Speaker: Dr Victoria Ramenzoni, Rutgers University, USA
Date : Thursday, 23 January 2020
Time : 2.00pm
Venue : AS8 #06-46, Singapore 119260
ABSTRACT
In the maritime world, there is a large corpus of myths and legends about sea creatures, incredible and wondrous feats, and impossible places. In this article I present an account of the mythological world of the Endenese, a group of fierceless seafarers and pirates that scourged the Eastern Indonesia Seas for over four centuries. By discussing the myth of Kota Djogo, an island that disappeared at sea in immemorial times, I reconstruct their explanations for luck and uncertainty in a world that is plagued by volcanic eruptions, earthquakes, and typhoons. I build on the study of this narrative to show how symbolic accounts of environmental events can provide important clues into the understanding of how resources are used and the risks associated with their extraction. I rely on ethnographic interviews and surveys about environmental change and disasters, to reaffirm the importance of symbolism and local narratives in tailoring human-environmental interactions. I contest that explanations that ignore these factors cannot fully produce successful resource use tenure practices. To support these conclusions, I discuss how this narrative is structured to regulate behavior, the role of historical and anecdotal information, and the significance of local beliefs within Islamic traditions.
ABOUT THE SPEAKER
Rutgers Institute of Earth, Ocean, and Atmospheric Sciences (EOAS) faculty member Dr. Victoria Ramenzoni, is an environmental anthropologist who specializes in studying how coastal communities adapt to climate change in the geographical areas of South East Asia, Latin America and the U.S. Her scholarship is focused in understanding the multiple ways in which humans interact with their environment, from cultural ecology to behavioral studies. She got her undergraduate degree from Universidad de Buenos Aires, Argentina, and a doctoral degree in environmental Anthropology from The University of Georgia in the US (2014).

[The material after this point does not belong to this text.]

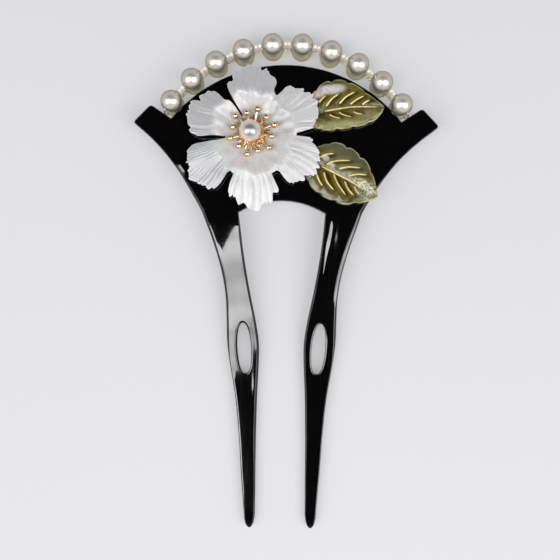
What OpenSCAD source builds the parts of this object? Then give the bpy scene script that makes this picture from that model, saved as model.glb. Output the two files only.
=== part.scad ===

The title of her dissertation was “Effects of Socio-Environmental Variability and Uncertainty in Decisions about Fishing Effort of a small-scale Tuna Fishery in Ende, Eastern Indonesia. She is currently an assistant professor in Marine Policy and Social Sciences at the department of Human Ecology at Rutgers University, New Brunswick, US
DISCUSSANT
Serina Rahman is a Visiting Fellow at the ISEAS-Yusof Ishak Institute, Singapore, where her research includes sustainable development, rural politics, political ecology and more recently, women & radicalisation. She currently also teaches environmental politics at the Department of Southeast Asian Studies, National University of Singapore. When not at her day jobs, the rest of her life is taken up by Kelab Alami, a community organisation that she co-founded in 2008 to help the people of Mukim Tg Kupang, Johor, participate in and benefit from urbanisation and development. Trained as a conservation scientist, her practice is in community empowerment and marine human-habitat interactions.